Four Wombs, One Pattern of Consciousness

Woman Symbolic Tree Mode of Consciousness Offspring
Hagar Tree of Knowledge Outer effort, reason Ishmael (outer striving)
Sarah Tree of Life Inner faith, promise Isaac (joy, spiritual birth)
Leah Tree of Knowledge (redeemed) Persistence in assumption Judah (praise, kingship)
Rachel Tree of Life (fulfilled) Spiritual vision fulfilled Joseph (imagination), Benjamin (completion)

Eden Revisited: The Inner Choice

Eden has never been lost. It is a living state within us. We always stand between the metaphorical two trees:

  • Hagar and Leah: the divided, effortful mind of outer striving.

  • Sarah and Rachel: the undivided, faithful mind of inner vision.

Every moment, we choose which tree to "eat" from — through our assumptions and self-concept.

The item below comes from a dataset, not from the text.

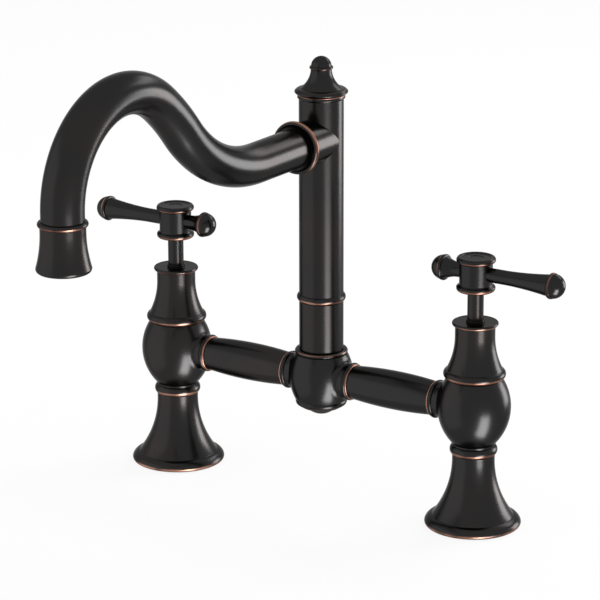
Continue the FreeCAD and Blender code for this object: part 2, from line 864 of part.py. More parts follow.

The question is not "What should I do?" but "From which self-perception am I acting?"

As Neville taught: "You are already that which you seek, but you deny it by your sense of lack."


Final Word: Your World is Your Child

Your outer world is your child — the offspring of your inner assumptions. When you look at what you have brought forth, ask: was it born from fear or faith? From striving or from serene knowing?

Let Sarah laugh. Let Rachel rejoice. Let your inner "woman" — your receptive mind — become a sacred, fertile room again. From there, let the true Tree of Life grow.